Gaffar Hexam: The Savage Scavenger

  • "A strong man with ragged grizzled hair and a sun-browned face" → His wild, untamed appearance suggests a life outside conventional society. He is hardened by labor and exposure, yet his strength implies resilience.
  • "No covering on his matted head, brown arms bare… a wilderness of beard and whisker" → His near-nakedness evokes a primitive, almost animalistic existence, reinforcing his connection to the river’s brutality.
  • "He had no net, hook, or line, and he could not be a fisherman… no appliance beyond a rusty boathook and a coil of rope" → His tools (or lack thereof) suggest he is not a legitimate worker but a scavenger, likely searching for corpses or washed-up valuables (a practice known as "mudlarking" or "dragging" in Victorian London).
  • "He looked for something, with a most intent and searching gaze" → His obsession hints at the novel’s central mystery: the discovery of a drowned man (John Harmon), which sets the plot in motion.

Gaffar is both predator and prey—a man who survives by exploiting the river’s horrors but is also trapped by them. His business-like demeanor ("a business-like usage in his steady gaze") suggests that death is his trade, a grim reflection of how capitalism commodifies even human suffering.

Lizzie Hexam: The Trapped Daughter

  • "A dark girl of nineteen or twenty, sufficiently like him to be recognizable as his daughter" → Her resemblance to Gaffar ties her to his world, but her youth and gender make her vulnerability more pronounced.
  • "The girl rowed, pulling a pair of sculls very easily" → Unlike her father, she is skilled and efficient, suggesting adaptation to hardship. Yet, her labor is unseen and unpaid, reflecting the exploitation of working-class women.
  • "She watched his face as earnestly as he watched the river. But, in the intensity of her look, there was a touch of dread or horror." → Her fear hints at the psychological toll of their work. She is complicit yet repulsed, trapped in a cycle of violence and survival.

Lizzie’s duality—both strong and terrified—foreshadows her later role as a moral compass in the novel, caught between corruption and redemption.


3. Literary Devices and Stylistic Choices

Dickens employs several key techniques to immerse the reader in this grim, atmospheric world:

A. Sensory and Tactile Imagery

  • "Slime and ooze… sodden state" → The physical decay of the boat mirrors the moral decay of London.
  • "His dress… seeming to be made out of the mud that begrimed his boat" → The blurring of man and environment suggests that Gaffar is as much a part of the river’s filth as the corpses he retrieves.

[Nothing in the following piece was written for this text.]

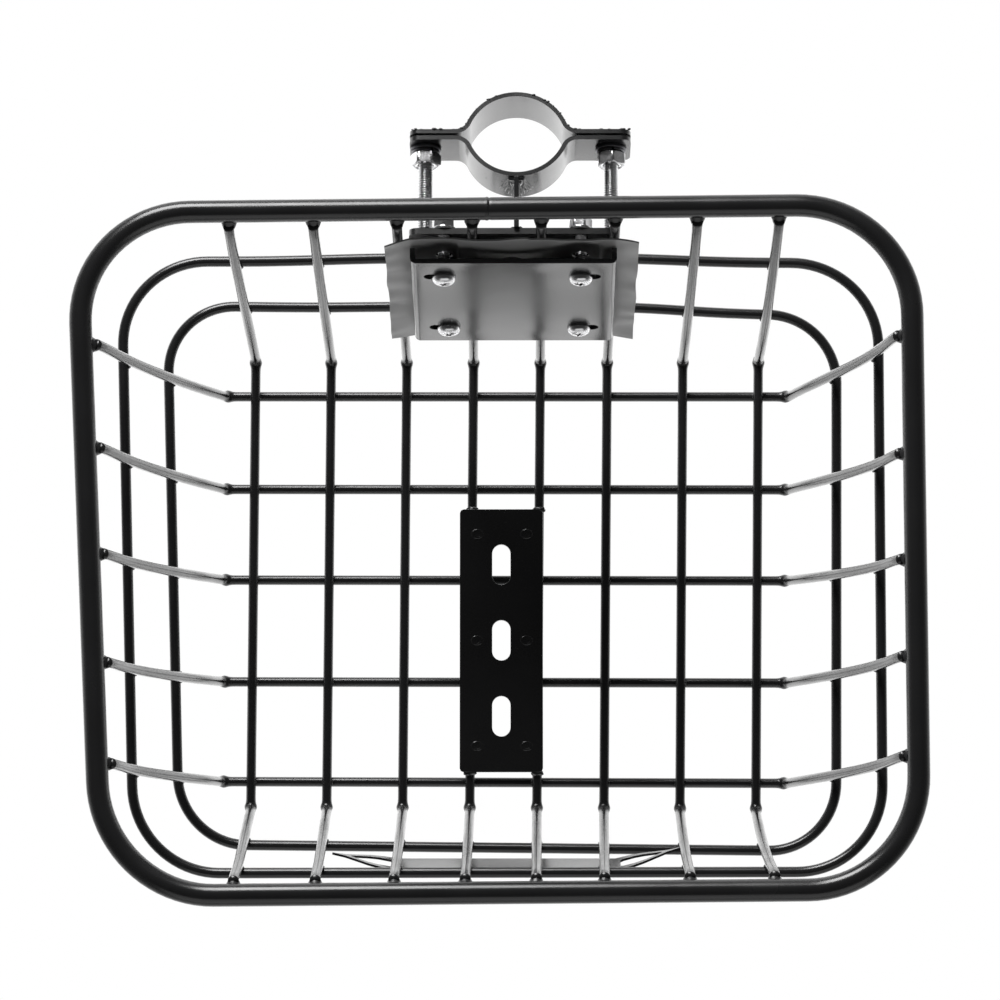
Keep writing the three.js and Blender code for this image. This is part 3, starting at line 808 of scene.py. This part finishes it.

B. Repetition and Parallelism

  • "He could not be a fisherman… he could not be a waterman… he could not be a lighterman" → The anaphora (repetition of "he could not") emphasizes his outsider status, reinforcing that he operates outside respectable society.
  • "She watched his face as earnestly as he watched the river" → The parallel structure links father and daughter in their shared obsession, but the added "dread or horror" in Lizzie’s gaze introduces a psychological depth absent in Gaffar.

C. Symbolism and Foreshadowing

  • "Allied to the bottom of the river rather than the surface" → The Hexams are literally and metaphorically submerged in London’s underworld. The river’s depths symbolize hidden truths, secrets, and the buried sins of society.
  • "Things of usage" → The phrase suggests routine, desensitization, and the normalization of horror—a critique of how poverty and exploitation become invisible in industrial society.

D. Tone: Gritty Realism with Gothic Undertones

The passage blends:

  • Social realism (the harsh lives of the poor)
  • Gothic horror (the river as a graveyard, the dread in Lizzie’s eyes)
  • Dark humor (the absurdity of Gaffar’s "business-like" corpse-hunting)

This unsettling tone prepares the reader for a novel where money is tainted, identities are fluid, and morality is murky.


4. Themes Introduced in the Excerpt

Several of the novel’s major themes are embedded in this opening scene:

A. The River as a Mirror of Society

The Thames is:

  • A dumping ground for the dead (literal and metaphorical)
  • A source of illicit profit (Gaffar’s scavenging)
  • A dividing line between classes (the rich live above it; the poor drown in it)

Dickens critiques how industrial London treats its poor as disposable, washing them away like refuse.

B. The Commodification of Death

Gaffar’s search for something (likely a corpse) introduces the novel’s obsession with money’s corrupting power. Later, the drowned man (John Harmon) becomes the center of an inheritance scheme, showing how even death is monetized.

C. The Trap of Poverty and Inherited Suffering

Lizzie’s fearful compliance suggests that poverty is a cycle. She is trapped by her father’s way of life, just as many Victorians were trapped by class and circumstance.

D. The Illusion of Progress

The contrast between Southwark Bridge (iron, modern) and London Bridge (stone, old) hints at Dickens’s ambivalence about industrialization. While London grows, its underbelly festers—progress has not lifted the poor but pushed them further into the margins.


5. Significance in the Novel’s Broader Context

This opening sets up:

  • The central mystery (the drowned man’s identity)
  • The moral dilemma (how far will people go for money?)
  • The social divide (between the Hexams and the wealthy classes they serve)

Later, Lizzie becomes a key figure in the novel’s redemptive arcs, while Gaffar’s violent end reinforces the cost of living outside society’s rules.

Dickens uses the Hexams to ask:

  • What does it mean to be human in a system that treats people as waste?
  • Can one escape the river’s pull, or is everyone ultimately dragged under?

6. Conclusion: Why This Passage Matters

This excerpt is a masterclass in immersive, thematically rich prose. Dickens does not just describe a scene—he submerges the reader in it, making them feel the cold, the dread, and the weight of the river’s secrets.

By focusing on two marginalized figures in their daily, grim routine, Dickens:

  1. Humanizes the poor (showing their resilience and suffering)
  2. Critiques industrial capitalism (exposing its dehumanizing effects)
  3. Sets up a moral and narrative mystery (what are they searching for? What will it cost them?)

The Thames, in all its filth and power, becomes a character in its own right—a symbol of both destruction and revelation, carrying the novel’s darkest secrets to the surface.


Final Thought:

Dickens’s opening is not just a scene-setter but a microcosm of the entire novel—a story about what floats to the top and what sinks forever, about who profits from misery and who drowns in it. The Hexams, in their dirty, determined boat, are both victims and survivors, and their fate will reflect the moral health of the society that casts them off.